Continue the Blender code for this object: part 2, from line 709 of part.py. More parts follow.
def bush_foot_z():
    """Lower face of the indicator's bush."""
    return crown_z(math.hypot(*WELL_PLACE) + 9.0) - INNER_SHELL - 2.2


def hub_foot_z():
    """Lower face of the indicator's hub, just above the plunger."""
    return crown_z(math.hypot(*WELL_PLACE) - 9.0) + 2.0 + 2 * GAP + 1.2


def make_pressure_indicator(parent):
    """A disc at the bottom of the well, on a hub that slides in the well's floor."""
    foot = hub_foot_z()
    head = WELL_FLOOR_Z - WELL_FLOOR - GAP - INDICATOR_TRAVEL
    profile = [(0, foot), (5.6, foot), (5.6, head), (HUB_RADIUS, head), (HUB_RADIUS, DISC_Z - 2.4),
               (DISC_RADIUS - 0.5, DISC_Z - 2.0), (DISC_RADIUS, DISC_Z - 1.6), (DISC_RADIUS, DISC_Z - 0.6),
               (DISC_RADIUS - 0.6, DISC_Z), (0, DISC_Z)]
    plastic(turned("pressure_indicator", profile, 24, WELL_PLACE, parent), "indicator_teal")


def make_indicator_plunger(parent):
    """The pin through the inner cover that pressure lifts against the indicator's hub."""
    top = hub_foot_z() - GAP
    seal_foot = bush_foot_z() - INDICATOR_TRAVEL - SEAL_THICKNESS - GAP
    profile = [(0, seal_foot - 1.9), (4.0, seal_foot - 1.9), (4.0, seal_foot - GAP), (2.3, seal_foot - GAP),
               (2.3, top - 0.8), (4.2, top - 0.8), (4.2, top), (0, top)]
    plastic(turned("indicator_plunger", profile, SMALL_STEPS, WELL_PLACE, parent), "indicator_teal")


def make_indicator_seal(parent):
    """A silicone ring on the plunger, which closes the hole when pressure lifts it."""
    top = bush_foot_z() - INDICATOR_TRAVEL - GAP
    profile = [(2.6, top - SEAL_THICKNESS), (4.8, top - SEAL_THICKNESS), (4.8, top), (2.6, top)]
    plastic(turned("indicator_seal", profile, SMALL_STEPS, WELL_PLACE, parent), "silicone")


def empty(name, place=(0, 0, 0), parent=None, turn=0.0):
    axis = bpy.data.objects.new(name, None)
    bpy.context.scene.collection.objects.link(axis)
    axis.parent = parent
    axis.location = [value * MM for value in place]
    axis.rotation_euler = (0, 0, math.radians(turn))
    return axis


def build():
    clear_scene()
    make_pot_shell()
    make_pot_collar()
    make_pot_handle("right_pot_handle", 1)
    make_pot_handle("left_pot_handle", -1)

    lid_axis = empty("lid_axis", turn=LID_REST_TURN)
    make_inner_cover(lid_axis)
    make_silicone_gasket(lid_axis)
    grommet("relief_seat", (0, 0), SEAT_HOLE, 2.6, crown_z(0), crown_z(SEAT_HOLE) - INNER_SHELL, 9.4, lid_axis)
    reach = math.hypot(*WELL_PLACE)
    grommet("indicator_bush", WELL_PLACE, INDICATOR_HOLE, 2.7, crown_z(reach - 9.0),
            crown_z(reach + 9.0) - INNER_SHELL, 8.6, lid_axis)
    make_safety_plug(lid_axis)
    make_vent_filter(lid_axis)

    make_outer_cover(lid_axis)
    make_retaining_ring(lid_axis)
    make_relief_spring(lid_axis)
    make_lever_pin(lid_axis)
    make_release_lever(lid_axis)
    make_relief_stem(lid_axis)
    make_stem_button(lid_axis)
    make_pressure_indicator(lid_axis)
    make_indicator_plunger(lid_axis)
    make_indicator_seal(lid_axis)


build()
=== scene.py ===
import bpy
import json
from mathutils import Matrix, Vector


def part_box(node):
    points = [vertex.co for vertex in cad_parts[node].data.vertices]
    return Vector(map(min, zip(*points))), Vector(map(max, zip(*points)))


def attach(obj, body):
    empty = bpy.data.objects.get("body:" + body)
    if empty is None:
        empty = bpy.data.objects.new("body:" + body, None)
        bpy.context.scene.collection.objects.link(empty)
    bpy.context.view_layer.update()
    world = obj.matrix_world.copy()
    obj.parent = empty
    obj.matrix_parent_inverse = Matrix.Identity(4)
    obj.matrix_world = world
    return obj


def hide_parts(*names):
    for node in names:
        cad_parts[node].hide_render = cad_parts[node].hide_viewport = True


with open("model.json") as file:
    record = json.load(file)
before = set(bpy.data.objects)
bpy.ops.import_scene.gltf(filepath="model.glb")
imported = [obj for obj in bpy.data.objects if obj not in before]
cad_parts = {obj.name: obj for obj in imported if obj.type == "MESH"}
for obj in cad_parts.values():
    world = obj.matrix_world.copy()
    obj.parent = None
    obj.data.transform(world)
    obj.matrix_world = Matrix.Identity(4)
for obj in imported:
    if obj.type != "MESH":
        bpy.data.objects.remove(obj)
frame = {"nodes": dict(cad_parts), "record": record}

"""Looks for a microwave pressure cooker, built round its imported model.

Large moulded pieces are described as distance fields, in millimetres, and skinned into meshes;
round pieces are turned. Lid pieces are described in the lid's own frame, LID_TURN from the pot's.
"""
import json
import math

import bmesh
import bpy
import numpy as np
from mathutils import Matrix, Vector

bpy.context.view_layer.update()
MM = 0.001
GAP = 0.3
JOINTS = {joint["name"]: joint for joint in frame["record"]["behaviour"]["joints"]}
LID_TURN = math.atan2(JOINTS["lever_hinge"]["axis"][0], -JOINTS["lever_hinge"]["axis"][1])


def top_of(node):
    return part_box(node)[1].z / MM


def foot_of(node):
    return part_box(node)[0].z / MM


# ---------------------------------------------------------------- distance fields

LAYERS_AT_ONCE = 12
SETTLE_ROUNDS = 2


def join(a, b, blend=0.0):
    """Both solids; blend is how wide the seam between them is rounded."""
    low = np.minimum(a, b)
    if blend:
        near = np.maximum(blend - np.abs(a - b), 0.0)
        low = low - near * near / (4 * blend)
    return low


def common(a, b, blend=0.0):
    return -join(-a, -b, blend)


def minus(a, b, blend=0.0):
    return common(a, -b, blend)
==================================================
*What needs to be done:*
Retype exactly, and only, the lines from the one containing "make_outer_cover(lid_axis)" through the one containing "bpy.context.scene.collection.objects.link(empty)", both included.

*Reply:*
    make_outer_cover(lid_axis)
    make_retaining_ring(lid_axis)
    make_relief_spring(lid_axis)
    make_lever_pin(lid_axis)
    make_release_lever(lid_axis)
    make_relief_stem(lid_axis)
    make_stem_button(lid_axis)
    make_pressure_indicator(lid_axis)
    make_indicator_plunger(lid_axis)
    make_indicator_seal(lid_axis)


build()
=== scene.py ===
import bpy
import json
from mathutils import Matrix, Vector


def part_box(node):
    points = [vertex.co for vertex in cad_parts[node].data.vertices]
    return Vector(map(min, zip(*points))), Vector(map(max, zip(*points)))


def attach(obj, body):
    empty = bpy.data.objects.get("body:" + body)
    if empty is None:
        empty = bpy.data.objects.new("body:" + body, None)
        bpy.context.scene.collection.objects.link(empty)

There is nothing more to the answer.